All of these initiatives help to remain fast and become faster in the future.

5. Too much team autonomy

DevSecOps teams are responsible for their IT product from A to Z. Building and running their application(s) is the core of their day-to-day activities. But when they are only focused on that, the company is missing out on other aspects. For example:

  • No sharing of best practices
  • Fixing (security) issues in isolation which also apply to other teams
  • Re-invention of common cloud (native) design patterns

Senior management needs to constantly search for the right balance between team autonomy and time for other activities that have an interest in other departments/teams. It helps to reserve a fixed amount of time (as a percentage) that teams can spend on collaboration-related activities. Free up some time in the sprints to attend demos from other teams, seek help for common problems, browse the backlog of others, or explore source code repositories to find common code patterns that can be re-used.

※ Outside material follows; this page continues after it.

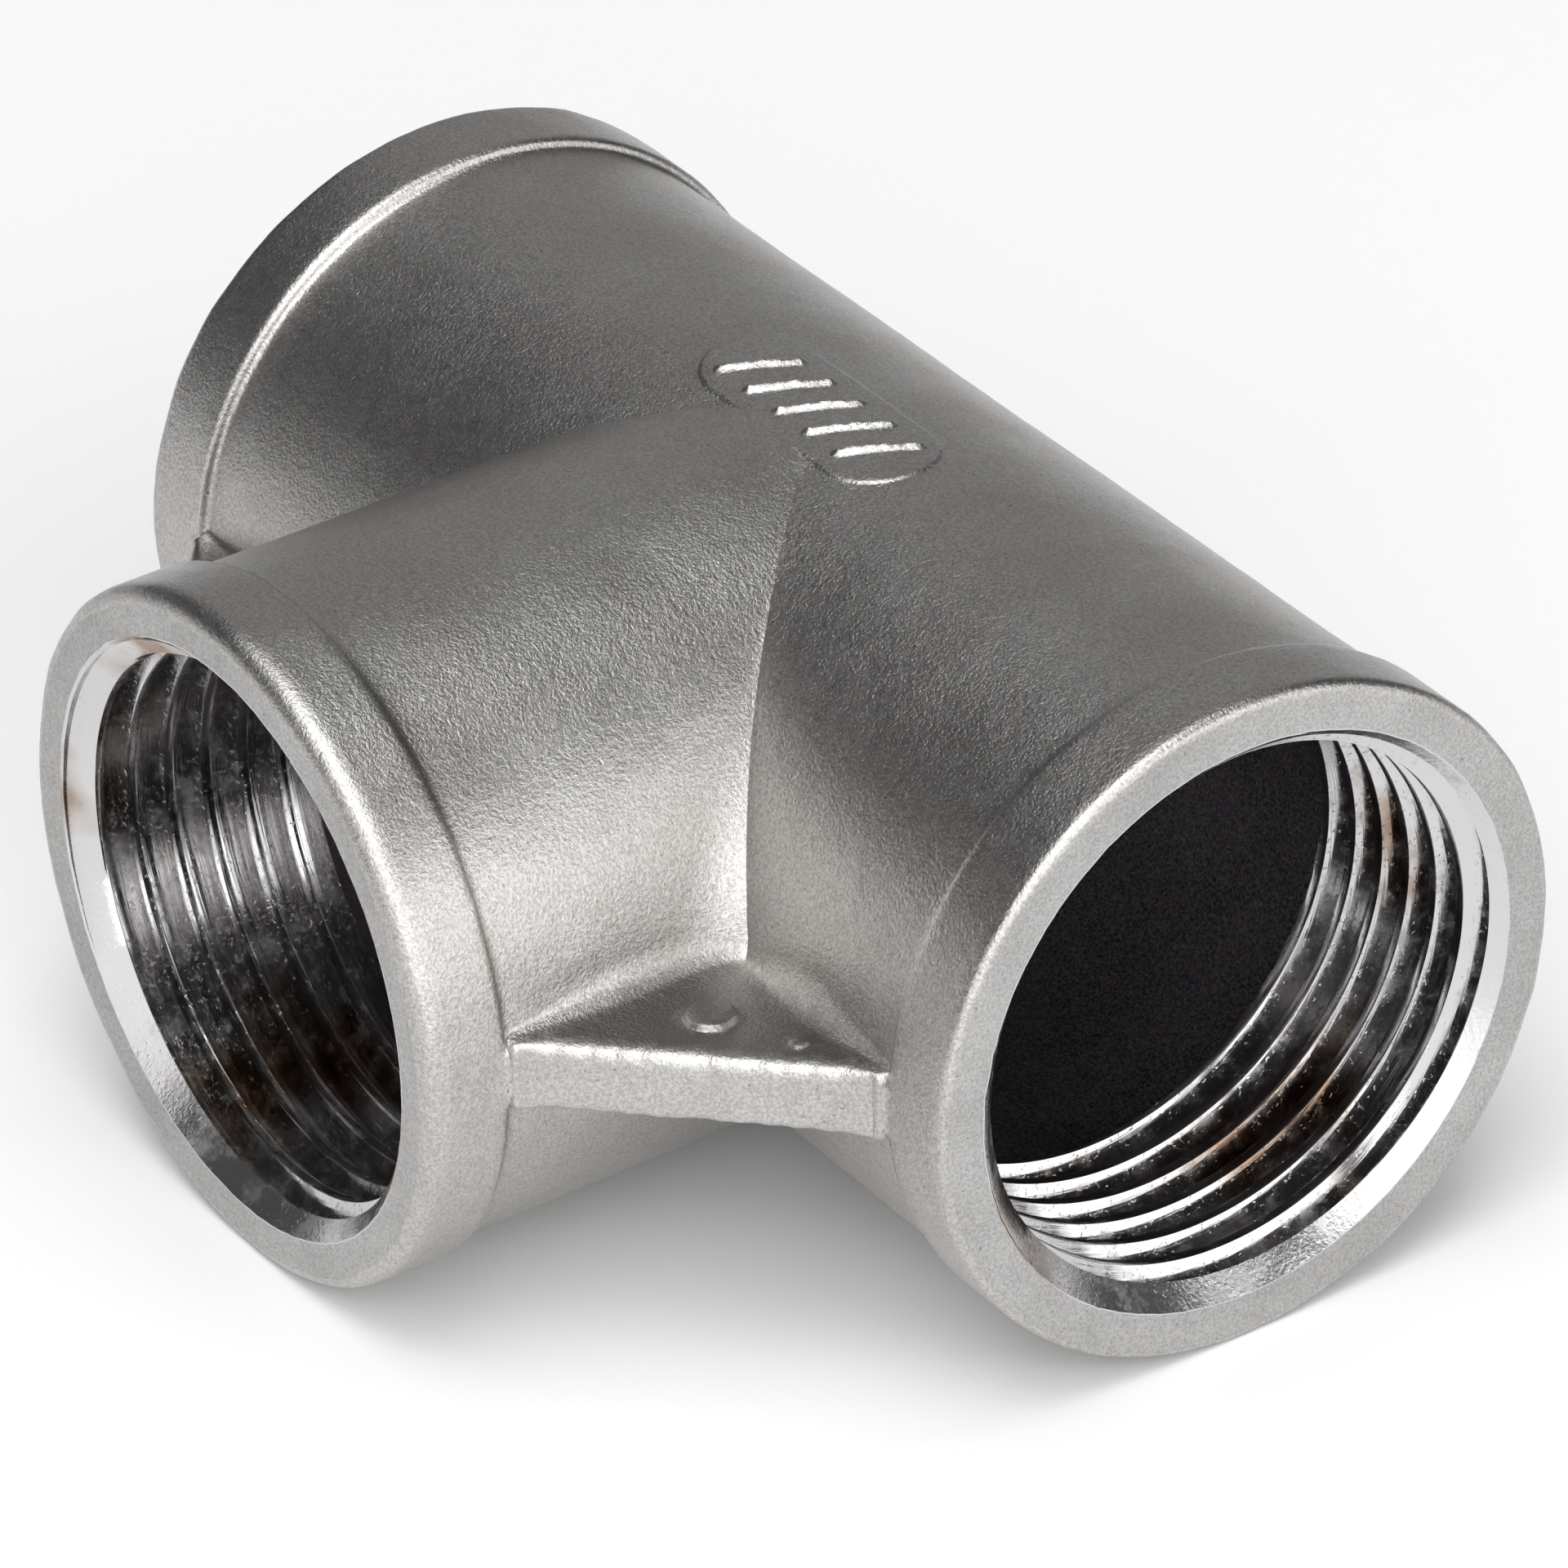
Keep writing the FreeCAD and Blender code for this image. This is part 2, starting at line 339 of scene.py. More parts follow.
def thread_rows(clock):
    """Rows of one thread from mouth to cavity: depth and radius, each (rows, columns)."""
    spread_at_bore = (ROOT_RADIUS - BORE_RADIUS) * math.tan(FLANK)
    root = ROOT_FLAT / 2.0
    open_half = root + spread_at_bore
    marks = np.array([
        [-open_half - CREST_MARGIN, BORE_RADIUS],
        [-open_half, BORE_RADIUS - CREST_BURR],
        [-root - 0.5 * spread_at_bore, (BORE_RADIUS + ROOT_RADIUS) / 2.0],
        [-root, ROOT_RADIUS - CREST_BURR],
        [root, ROOT_RADIUS],
        [root + 0.5 * spread_at_bore, (BORE_RADIUS + ROOT_RADIUS) / 2.0],
        [open_half, BORE_RADIUS - CREST_BURR],
        [open_half + CREST_MARGIN, BORE_RADIUS],
    ])
    centre = PITCH * (clock - START_ANGLE) / (2.0 * math.pi)
    turns = np.arange(-2, int(THREAD_DEPTH / PITCH) + 2)
    offsets = (turns[:, None] * PITCH + marks[:, 0]).ravel()
    depth = np.clip(offsets[:, None] + centre, 0.0, THREAD_DEPTH)
    phase = (depth - centre - marks[0, 0]) % PITCH + marks[0, 0]
    ends = np.append(marks[:, 0], marks[0, 0] + PITCH)
    radii = np.append(marks[:, 1], marks[0, 1])
    groove = np.interp(phase, ends, radii)
    bore_end = BORE_END + BORE_END_WAVE * rough(clock, 3.0, BORE_END_WAVE_SIZE)
    depth = meet_cones(depth, groove, cone_radius(depth, bore_end))
    phase = (depth - centre - marks[0, 0]) % PITCH + marks[0, 0]
    groove = np.interp(phase, ends, radii)
    return depth, np.maximum(cone_radius(depth, bore_end), groove)


def cone_radius(depth, bore_end):
    """Radius of the 45 degree cones at both ends of the bore, whichever is wider."""
    back = np.minimum(BORE_RADIUS + depth - bore_end, CAVITY_RADIUS)
    back = np.where(depth >= THREAD_DEPTH, CAVITY_RADIUS, back)
    return np.maximum(CAVITY_RADIUS - depth, back)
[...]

Since “everything is source code” in a “digital-first” organization, make sure that people can actually find the source code of others they want. This means you need to have a centralized source code repository for all of your teams (in the same structure) and a way to actually find the most relevant repositories. It’s not enough to give everyone “just read-only access”, developers need to actually identify those source code repositories. They need to be able to search based on metadata such as title, description, number of authors, filter on popularity, the average number of commits per time-interval, etc. Or even better: create a dashboard that shows this kind of search results, so that individuals do not need to think about it themselves.

Conclusion

Great companies that are truly practicing DevSecOps actively ban an “e-mail based” company that is focused on sending documents around. Those companies employ Product Owners that work and act like true Product Owner and not like Project Managers. At the same time, they create a sense of transparency also on higher levels in the organizational hierarchy. They have ticketing systems on the tactical level as well as on all operational levels. Developers want to really work at those companies since they can have their own developer workstation with the tools of their choice. If one or more of these key aspects is not in place at your company, use the tips and tricks in this article to start changing your organization. This way, DevSecOps is a step closer to reality.